**Set exercise:** Exactly the lines from the one that contains "# Four copper rivets" to the one that contains "imported = [obj", both lines included, should be copied, and no others.

╭─ Dataset content

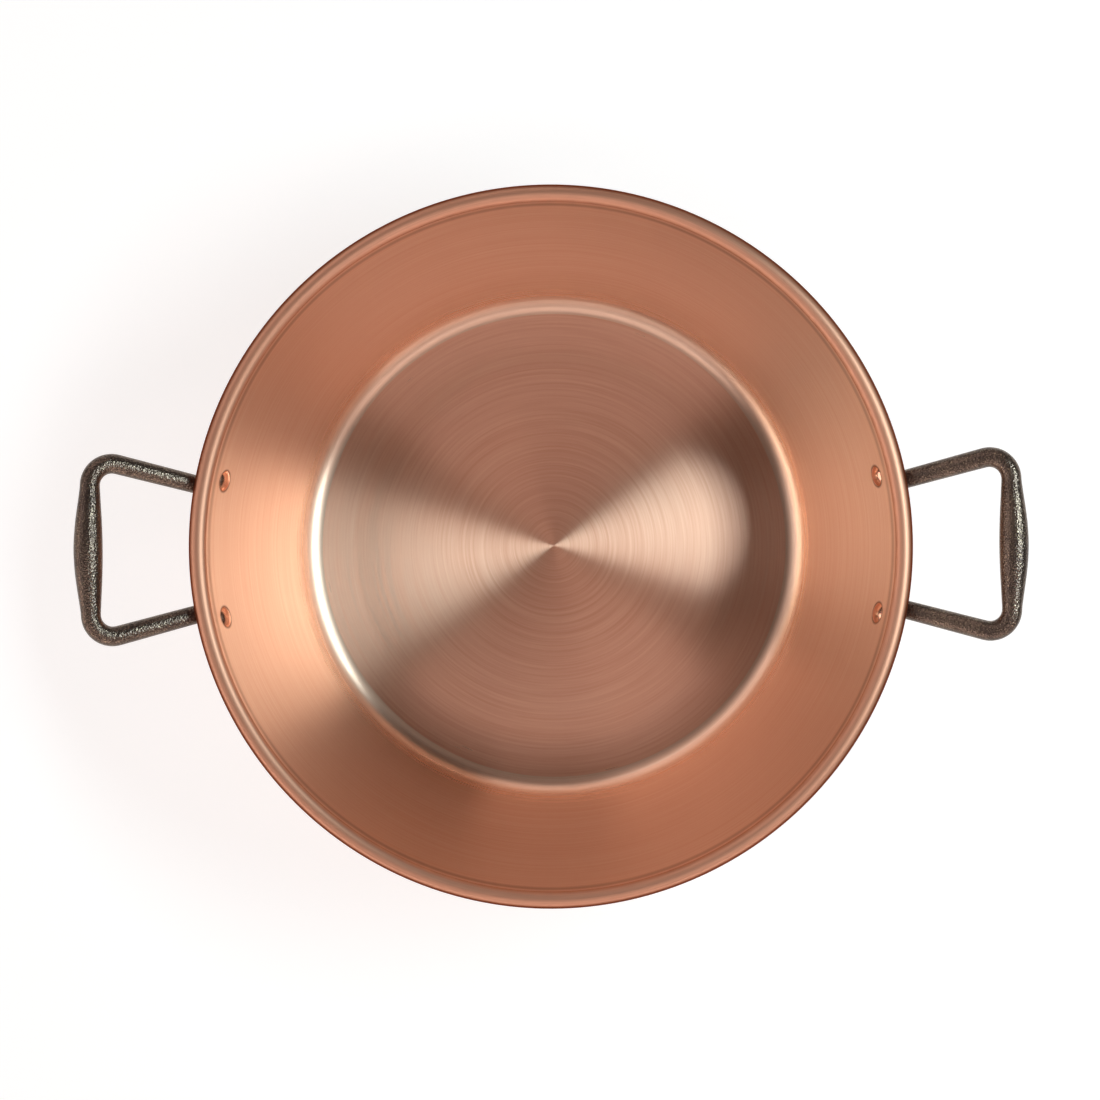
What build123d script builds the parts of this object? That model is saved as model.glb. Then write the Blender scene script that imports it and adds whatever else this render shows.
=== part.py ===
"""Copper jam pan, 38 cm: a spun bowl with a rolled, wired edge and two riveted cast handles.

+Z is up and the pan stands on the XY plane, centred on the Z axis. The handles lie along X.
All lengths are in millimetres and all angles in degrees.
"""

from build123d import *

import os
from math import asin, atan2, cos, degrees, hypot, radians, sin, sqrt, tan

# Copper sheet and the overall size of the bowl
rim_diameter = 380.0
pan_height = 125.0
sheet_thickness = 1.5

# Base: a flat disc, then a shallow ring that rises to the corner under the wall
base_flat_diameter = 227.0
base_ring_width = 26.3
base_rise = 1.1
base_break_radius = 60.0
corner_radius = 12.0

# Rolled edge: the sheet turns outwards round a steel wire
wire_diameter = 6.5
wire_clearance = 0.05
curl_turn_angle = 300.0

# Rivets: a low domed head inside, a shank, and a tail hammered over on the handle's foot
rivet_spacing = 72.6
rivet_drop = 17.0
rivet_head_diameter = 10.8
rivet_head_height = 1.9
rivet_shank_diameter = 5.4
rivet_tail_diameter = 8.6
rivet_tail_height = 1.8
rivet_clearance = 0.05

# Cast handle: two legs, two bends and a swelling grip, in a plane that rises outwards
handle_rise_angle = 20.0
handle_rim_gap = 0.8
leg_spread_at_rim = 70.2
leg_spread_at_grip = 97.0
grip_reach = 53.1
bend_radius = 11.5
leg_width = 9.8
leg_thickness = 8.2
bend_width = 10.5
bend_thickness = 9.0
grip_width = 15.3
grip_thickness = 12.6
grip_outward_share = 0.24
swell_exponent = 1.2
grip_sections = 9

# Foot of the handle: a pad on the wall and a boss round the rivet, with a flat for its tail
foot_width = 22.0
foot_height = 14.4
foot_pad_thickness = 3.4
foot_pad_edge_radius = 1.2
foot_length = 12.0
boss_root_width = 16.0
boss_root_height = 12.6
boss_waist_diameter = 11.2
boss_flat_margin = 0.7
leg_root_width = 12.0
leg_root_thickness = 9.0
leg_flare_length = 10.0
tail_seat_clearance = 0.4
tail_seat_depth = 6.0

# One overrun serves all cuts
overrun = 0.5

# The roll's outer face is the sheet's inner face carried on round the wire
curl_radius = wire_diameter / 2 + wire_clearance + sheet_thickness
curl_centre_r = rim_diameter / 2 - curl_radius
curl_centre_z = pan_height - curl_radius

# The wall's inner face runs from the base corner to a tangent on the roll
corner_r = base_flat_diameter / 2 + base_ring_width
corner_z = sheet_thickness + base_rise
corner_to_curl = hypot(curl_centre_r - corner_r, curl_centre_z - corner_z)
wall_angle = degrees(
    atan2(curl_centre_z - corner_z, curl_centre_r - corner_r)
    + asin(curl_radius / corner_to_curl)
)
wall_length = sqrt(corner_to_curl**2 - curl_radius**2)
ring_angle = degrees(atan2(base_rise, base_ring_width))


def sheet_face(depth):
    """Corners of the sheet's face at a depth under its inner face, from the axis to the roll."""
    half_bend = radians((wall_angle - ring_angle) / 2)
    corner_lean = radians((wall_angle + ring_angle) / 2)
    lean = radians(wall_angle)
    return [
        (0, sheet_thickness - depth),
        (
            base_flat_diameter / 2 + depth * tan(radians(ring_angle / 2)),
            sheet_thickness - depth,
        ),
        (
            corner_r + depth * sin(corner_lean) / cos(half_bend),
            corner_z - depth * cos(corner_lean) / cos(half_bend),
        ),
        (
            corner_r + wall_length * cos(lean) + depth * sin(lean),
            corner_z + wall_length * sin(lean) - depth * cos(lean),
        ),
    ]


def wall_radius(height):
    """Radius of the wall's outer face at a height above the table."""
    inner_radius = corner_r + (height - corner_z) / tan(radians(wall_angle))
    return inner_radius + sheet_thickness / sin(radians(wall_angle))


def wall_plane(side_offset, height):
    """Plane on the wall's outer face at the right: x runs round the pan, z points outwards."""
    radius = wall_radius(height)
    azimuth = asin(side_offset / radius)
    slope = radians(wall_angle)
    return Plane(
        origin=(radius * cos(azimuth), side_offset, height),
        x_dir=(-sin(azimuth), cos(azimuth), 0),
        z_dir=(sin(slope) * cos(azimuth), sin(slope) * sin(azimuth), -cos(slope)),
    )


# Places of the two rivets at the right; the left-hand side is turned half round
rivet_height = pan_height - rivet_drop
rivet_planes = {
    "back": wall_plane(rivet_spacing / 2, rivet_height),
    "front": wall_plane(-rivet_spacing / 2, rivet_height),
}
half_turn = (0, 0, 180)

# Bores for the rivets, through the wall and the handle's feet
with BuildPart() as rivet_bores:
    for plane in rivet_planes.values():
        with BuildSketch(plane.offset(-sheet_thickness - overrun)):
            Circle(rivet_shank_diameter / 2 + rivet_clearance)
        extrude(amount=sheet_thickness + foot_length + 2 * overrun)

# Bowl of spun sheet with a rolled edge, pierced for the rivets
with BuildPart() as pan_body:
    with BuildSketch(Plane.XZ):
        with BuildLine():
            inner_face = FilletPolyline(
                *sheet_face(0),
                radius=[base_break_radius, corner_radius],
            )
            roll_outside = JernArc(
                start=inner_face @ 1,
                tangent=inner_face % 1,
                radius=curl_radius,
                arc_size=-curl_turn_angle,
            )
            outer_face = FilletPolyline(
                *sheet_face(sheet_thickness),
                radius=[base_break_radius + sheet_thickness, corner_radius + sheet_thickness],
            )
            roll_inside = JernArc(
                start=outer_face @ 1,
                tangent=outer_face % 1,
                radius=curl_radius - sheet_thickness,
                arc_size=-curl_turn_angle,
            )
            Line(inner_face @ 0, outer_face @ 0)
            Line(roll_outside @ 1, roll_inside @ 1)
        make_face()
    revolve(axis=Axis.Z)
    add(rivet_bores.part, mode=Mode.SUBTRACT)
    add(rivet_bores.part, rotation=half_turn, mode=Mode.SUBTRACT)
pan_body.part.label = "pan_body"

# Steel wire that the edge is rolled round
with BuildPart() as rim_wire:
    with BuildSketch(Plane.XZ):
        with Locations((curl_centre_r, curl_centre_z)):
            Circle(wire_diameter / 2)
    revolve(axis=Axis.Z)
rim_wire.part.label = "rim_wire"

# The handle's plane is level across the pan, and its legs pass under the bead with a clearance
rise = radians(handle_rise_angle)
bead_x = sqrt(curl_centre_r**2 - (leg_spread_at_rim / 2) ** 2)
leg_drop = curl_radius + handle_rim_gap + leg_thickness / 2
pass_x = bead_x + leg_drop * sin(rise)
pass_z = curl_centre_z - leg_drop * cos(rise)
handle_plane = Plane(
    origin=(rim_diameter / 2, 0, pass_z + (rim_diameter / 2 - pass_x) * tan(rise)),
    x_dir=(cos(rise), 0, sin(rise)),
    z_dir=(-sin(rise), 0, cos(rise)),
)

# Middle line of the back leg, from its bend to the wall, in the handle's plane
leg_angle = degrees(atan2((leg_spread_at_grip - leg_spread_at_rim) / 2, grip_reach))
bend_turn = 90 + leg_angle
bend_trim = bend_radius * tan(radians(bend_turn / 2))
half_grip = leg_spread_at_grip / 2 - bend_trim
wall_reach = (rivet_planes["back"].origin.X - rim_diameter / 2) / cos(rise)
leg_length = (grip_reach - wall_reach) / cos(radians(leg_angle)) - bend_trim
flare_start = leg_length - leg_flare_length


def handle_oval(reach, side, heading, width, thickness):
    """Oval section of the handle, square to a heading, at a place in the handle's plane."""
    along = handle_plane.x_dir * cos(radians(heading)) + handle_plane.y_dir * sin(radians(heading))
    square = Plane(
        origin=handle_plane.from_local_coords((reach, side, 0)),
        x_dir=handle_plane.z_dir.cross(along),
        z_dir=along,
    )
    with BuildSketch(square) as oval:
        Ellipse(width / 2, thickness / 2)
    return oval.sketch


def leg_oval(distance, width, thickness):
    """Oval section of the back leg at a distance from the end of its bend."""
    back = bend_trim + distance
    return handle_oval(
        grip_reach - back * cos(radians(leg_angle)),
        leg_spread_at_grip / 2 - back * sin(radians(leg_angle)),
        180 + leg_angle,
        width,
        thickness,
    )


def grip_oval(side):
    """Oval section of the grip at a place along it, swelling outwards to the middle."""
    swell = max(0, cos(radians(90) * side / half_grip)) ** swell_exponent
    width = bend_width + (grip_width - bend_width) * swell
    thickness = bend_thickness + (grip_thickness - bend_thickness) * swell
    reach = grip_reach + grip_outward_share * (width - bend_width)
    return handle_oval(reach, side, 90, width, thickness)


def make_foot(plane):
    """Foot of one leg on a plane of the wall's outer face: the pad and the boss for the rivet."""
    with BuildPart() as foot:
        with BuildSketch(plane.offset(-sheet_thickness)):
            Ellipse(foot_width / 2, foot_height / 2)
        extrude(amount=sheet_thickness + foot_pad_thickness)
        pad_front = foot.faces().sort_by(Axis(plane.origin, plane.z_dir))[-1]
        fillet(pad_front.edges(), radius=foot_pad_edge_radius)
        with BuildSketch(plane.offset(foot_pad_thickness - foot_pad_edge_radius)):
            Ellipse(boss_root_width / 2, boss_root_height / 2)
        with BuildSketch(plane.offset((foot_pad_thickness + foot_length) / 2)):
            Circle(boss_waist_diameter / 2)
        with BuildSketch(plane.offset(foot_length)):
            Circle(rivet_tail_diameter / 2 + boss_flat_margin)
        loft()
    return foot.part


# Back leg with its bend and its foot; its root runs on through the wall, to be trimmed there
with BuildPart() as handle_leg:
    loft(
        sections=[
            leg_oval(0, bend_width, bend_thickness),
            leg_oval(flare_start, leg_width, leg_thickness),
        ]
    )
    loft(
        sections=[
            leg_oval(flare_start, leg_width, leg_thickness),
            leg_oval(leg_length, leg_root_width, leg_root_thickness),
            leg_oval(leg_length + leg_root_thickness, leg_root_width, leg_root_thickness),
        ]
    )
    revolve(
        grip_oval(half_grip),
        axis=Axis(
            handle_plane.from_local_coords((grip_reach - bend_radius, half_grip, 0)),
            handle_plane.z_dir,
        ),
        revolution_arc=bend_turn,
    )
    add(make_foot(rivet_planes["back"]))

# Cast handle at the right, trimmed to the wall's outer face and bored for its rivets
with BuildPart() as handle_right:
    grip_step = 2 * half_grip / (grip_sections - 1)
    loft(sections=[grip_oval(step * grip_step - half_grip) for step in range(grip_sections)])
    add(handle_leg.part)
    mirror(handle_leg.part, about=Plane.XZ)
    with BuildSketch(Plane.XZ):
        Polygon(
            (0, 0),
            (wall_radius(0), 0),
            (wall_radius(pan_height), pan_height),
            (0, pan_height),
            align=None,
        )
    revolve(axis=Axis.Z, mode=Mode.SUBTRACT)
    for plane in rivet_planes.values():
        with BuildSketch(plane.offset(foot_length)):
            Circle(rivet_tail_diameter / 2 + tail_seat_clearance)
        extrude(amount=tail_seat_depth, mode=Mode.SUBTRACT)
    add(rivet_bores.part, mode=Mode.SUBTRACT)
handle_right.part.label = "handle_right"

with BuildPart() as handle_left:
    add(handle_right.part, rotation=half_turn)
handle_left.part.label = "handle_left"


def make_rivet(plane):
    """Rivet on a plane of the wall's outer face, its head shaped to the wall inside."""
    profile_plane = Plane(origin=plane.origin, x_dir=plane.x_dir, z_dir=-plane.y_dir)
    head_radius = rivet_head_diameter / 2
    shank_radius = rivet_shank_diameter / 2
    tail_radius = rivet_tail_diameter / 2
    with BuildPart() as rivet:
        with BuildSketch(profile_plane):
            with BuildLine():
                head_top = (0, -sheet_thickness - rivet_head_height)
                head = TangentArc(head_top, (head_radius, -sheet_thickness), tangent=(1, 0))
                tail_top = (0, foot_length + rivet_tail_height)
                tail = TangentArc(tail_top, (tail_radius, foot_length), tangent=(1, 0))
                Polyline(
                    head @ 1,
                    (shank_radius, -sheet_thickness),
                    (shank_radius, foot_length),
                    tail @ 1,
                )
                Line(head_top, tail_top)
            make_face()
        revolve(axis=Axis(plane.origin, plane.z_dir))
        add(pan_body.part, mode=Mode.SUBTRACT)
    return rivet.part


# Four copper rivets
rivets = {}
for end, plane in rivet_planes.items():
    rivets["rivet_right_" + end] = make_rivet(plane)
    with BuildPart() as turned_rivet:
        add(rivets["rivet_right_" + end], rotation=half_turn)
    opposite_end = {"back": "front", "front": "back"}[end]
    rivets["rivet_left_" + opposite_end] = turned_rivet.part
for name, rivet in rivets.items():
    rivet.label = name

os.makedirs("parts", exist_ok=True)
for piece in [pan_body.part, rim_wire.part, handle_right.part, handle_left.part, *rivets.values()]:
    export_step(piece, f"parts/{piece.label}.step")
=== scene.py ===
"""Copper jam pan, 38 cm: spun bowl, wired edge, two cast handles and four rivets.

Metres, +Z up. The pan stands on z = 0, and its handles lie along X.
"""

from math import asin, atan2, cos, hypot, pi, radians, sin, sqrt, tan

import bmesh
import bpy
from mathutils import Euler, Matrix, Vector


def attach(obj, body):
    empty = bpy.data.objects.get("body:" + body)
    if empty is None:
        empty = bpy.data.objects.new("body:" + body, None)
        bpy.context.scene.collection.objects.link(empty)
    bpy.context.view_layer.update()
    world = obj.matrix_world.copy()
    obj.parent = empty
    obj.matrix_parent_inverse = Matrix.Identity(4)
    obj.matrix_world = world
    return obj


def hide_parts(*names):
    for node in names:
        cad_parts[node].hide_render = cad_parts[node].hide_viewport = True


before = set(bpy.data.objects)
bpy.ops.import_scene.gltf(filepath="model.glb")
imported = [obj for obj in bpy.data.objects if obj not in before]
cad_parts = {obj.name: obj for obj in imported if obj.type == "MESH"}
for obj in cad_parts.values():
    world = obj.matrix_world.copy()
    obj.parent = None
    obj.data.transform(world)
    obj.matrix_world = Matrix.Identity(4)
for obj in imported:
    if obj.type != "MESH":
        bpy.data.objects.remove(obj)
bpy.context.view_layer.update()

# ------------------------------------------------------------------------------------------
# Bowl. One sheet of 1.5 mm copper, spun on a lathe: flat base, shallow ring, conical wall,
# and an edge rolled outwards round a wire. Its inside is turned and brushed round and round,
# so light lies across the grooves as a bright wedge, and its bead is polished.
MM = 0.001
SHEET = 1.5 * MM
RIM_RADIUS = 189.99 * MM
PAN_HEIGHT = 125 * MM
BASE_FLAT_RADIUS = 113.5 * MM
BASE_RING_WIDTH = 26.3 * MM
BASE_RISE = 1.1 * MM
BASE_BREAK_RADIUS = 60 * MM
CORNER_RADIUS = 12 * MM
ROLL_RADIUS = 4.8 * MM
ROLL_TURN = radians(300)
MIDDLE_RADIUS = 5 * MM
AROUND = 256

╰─

**Exercise response:**
# Four copper rivets
rivets = {}
for end, plane in rivet_planes.items():
    rivets["rivet_right_" + end] = make_rivet(plane)
    with BuildPart() as turned_rivet:
        add(rivets["rivet_right_" + end], rotation=half_turn)
    opposite_end = {"back": "front", "front": "back"}[end]
    rivets["rivet_left_" + opposite_end] = turned_rivet.part
for name, rivet in rivets.items():
    rivet.label = name

os.makedirs("parts", exist_ok=True)
for piece in [pan_body.part, rim_wire.part, handle_right.part, handle_left.part, *rivets.values()]:
    export_step(piece, f"parts/{piece.label}.step")
=== scene.py ===
"""Copper jam pan, 38 cm: spun bowl, wired edge, two cast handles and four rivets.

Metres, +Z up. The pan stands on z = 0, and its handles lie along X.
"""

from math import asin, atan2, cos, hypot, pi, radians, sin, sqrt, tan

import bmesh
import bpy
from mathutils import Euler, Matrix, Vector


def attach(obj, body):
    empty = bpy.data.objects.get("body:" + body)
    if empty is None:
        empty = bpy.data.objects.new("body:" + body, None)
        bpy.context.scene.collection.objects.link(empty)
    bpy.context.view_layer.update()
    world = obj.matrix_world.copy()
    obj.parent = empty
    obj.matrix_parent_inverse = Matrix.Identity(4)
    obj.matrix_world = world
    return obj


def hide_parts(*names):
    for node in names:
        cad_parts[node].hide_render = cad_parts[node].hide_viewport = True


before = set(bpy.data.objects)
bpy.ops.import_scene.gltf(filepath="model.glb")
imported = [obj for obj in bpy.data.objects if obj not in before]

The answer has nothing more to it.